У меня тоже были усы: у многих заключенных-религиозников были бороды, усы. Всех нас ждало то же, что и этого украинца. Первым после него была моя очередь. Я сел на скамейку, и парикмахер принялся за мою голову. Он прошел по ней несколько раз машинкой и перешел к усам. Я сказал, что не дам стричь: даже в моем деле я на всех фотографиях с усами. Зэк-парикмахер отошел к надзирателю:

— Вот он тоже не хочет.

Два надзирателя (Ваня и Саня) схватили меня, заломили мне руки за спину, свалили на пол, и, пока они вдвоем держали меня, а еще один надзиратель за уши поворачивал мою голову, парикмахер в два счета оставил меня без усов. То же самое сделали и с двумя религиозниками. Остальные уже не противились. В карцер нас не сажали: первого посадили для острастки, и хватит пока. А может, некуда уже было сажать?

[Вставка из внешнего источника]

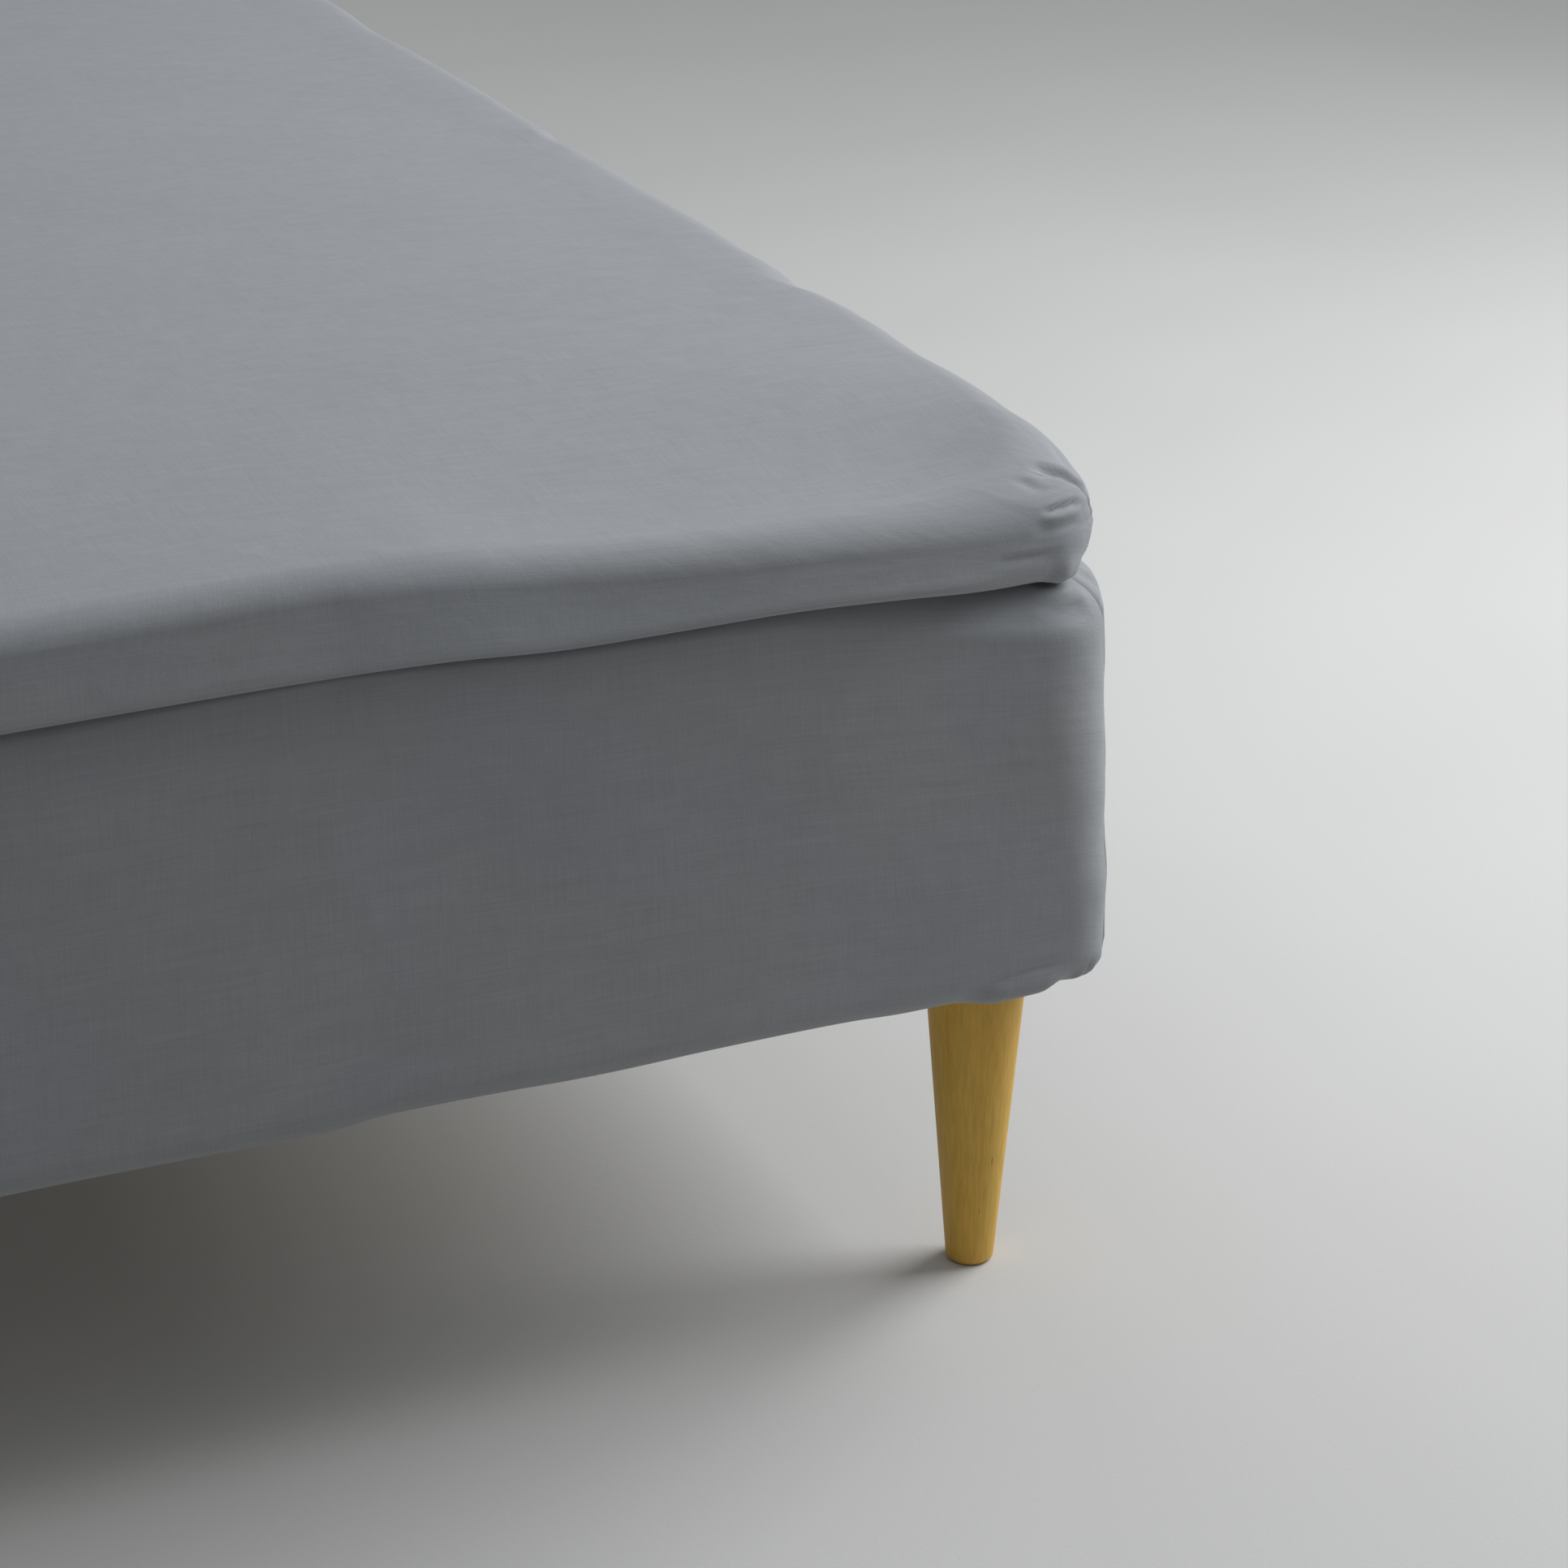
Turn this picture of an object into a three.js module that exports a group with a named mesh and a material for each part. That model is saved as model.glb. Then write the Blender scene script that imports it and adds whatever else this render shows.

После стрижки нас всех впустили в помещение для мытья: несколько скамеек, десятка два тазиков, один холодный и один горячий кран. К кранам сразу же выстроилась очередь. Едва последние успели набрать воду, как надзиратели принялись выгонять нас:

— Довольно, намылись! — В подкрепление они перекрыли горячую воду. Поневоле пришлось идти в раздевалку. Вытирались какими-то серыми лоскутами-полотенцами, выданными каждому. Одеться нам не разрешили: все, что было на нас, мы должны сдать в каптерку, а взамен нам выдадут тюремную одежду.